Students with Previous Graduate Study
Students who are admitted to the Ph.D. Program with a Master's degree from any other institution must meet the course requirements listed for Master's students listed earlier.
Students entering with a recent (within the past five years) Master of Arts or Science (MA/MS) degree and a Master’s thesis from a U.S. Sociology Department or other related field may request direct entry into the doctoral program (and thus not complete a Master of Arts degree at UGA). Applicants who seek to directly enter the doctoral program must submit the thesis to the department’s Graduate Program Committee for review. The graduate coordinator and two faculty members chosen by the program committee will review the submitted thesis to determine whether it meets departmental standards.

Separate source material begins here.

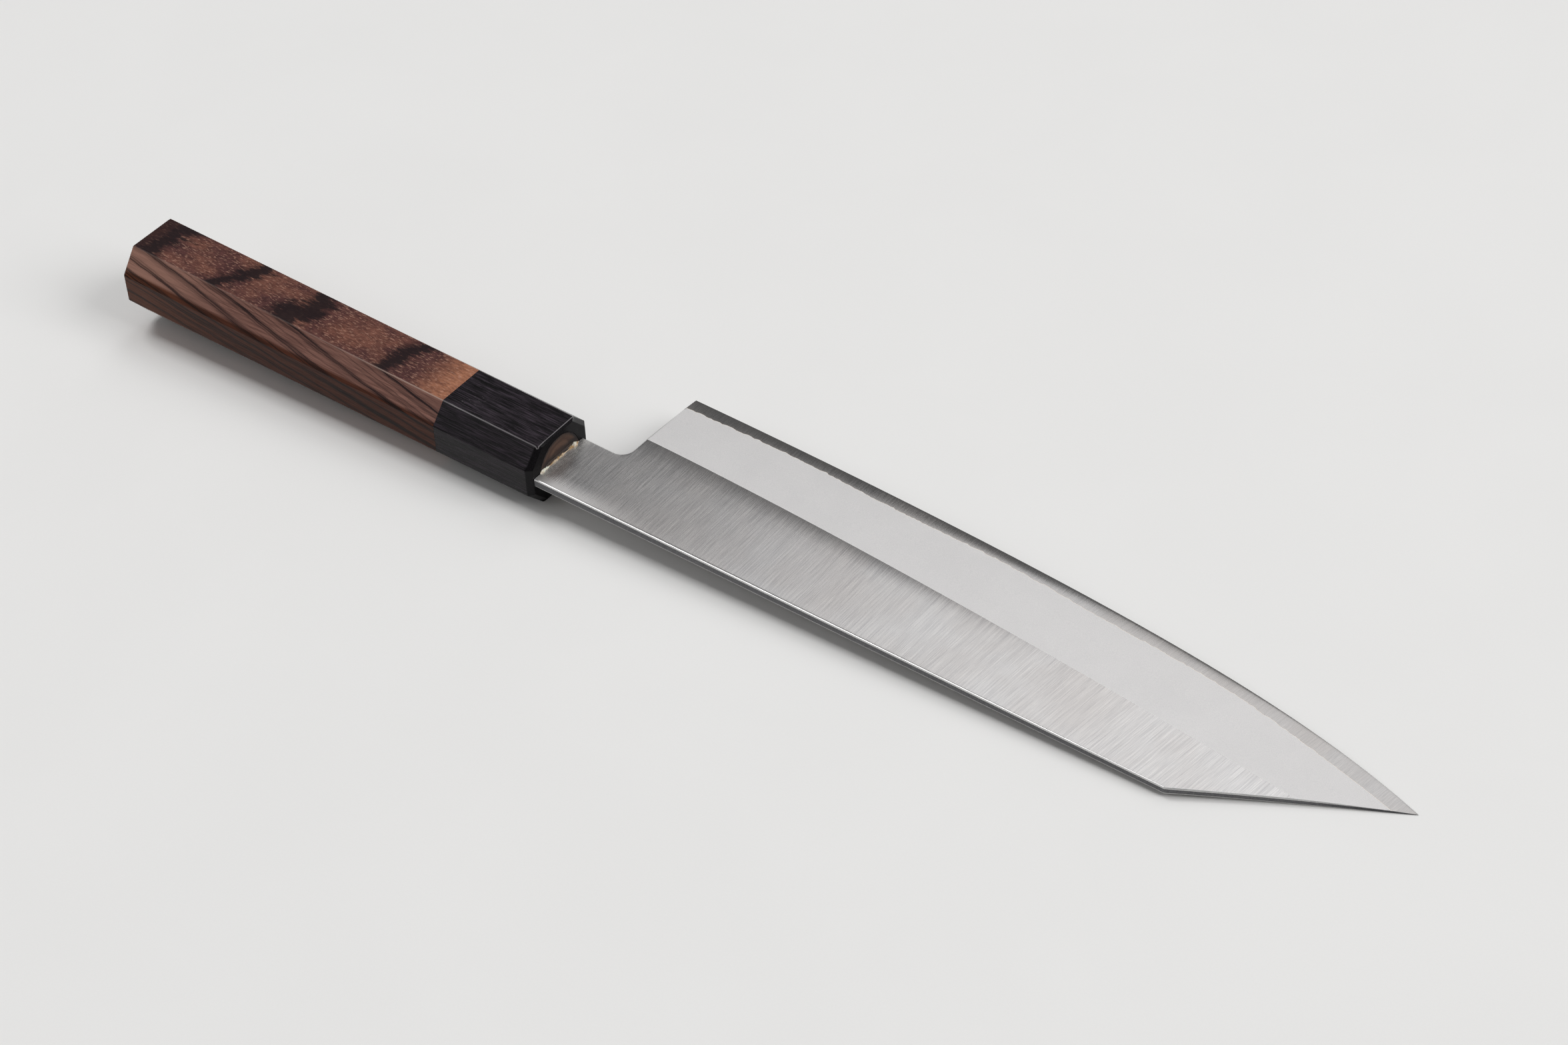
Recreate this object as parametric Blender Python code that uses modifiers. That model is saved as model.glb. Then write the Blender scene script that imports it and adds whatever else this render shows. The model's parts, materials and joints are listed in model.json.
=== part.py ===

For those prospective students already in possession of an MA/MS degree, the thesis may be submitted with the application material and direct acceptance to the Ph.D. program may be known before April 15. For those prospective students who are expecting to complete an MA/MS degree before enrolling at UGA but prior to applying to the department, the thesis may be submitted by August 1 and acceptance into the Ph.D. program will be known by September 30. Prospective students seeking to have their MA/MS approved will initially be admitted into the MA program. They will file for a change of degree objective if their MA/MS is approved at the department level.
If the committee does not accept the thesis, the applicant will still be admitted into the graduate program, but will be expected to complete the Master’s degree requirements. If the committee does accept the thesis, and thus allows the student to bypass a UGA Master’s degree, the student will still be required to take SOCI 6600 (Graduate Methods) and two semesters of SOCI 6190 (Proseminar). The student must also make-up any course work deficiencies, such as the required statistic courses (SOCI 6620, 6630) and the required theory course (Soci 6410 or 6190) if such comparable courses were not taken at the student’s previous institution. These required courses at the M.A. level may not be used by the student on his/her Ph.D. Program of Study.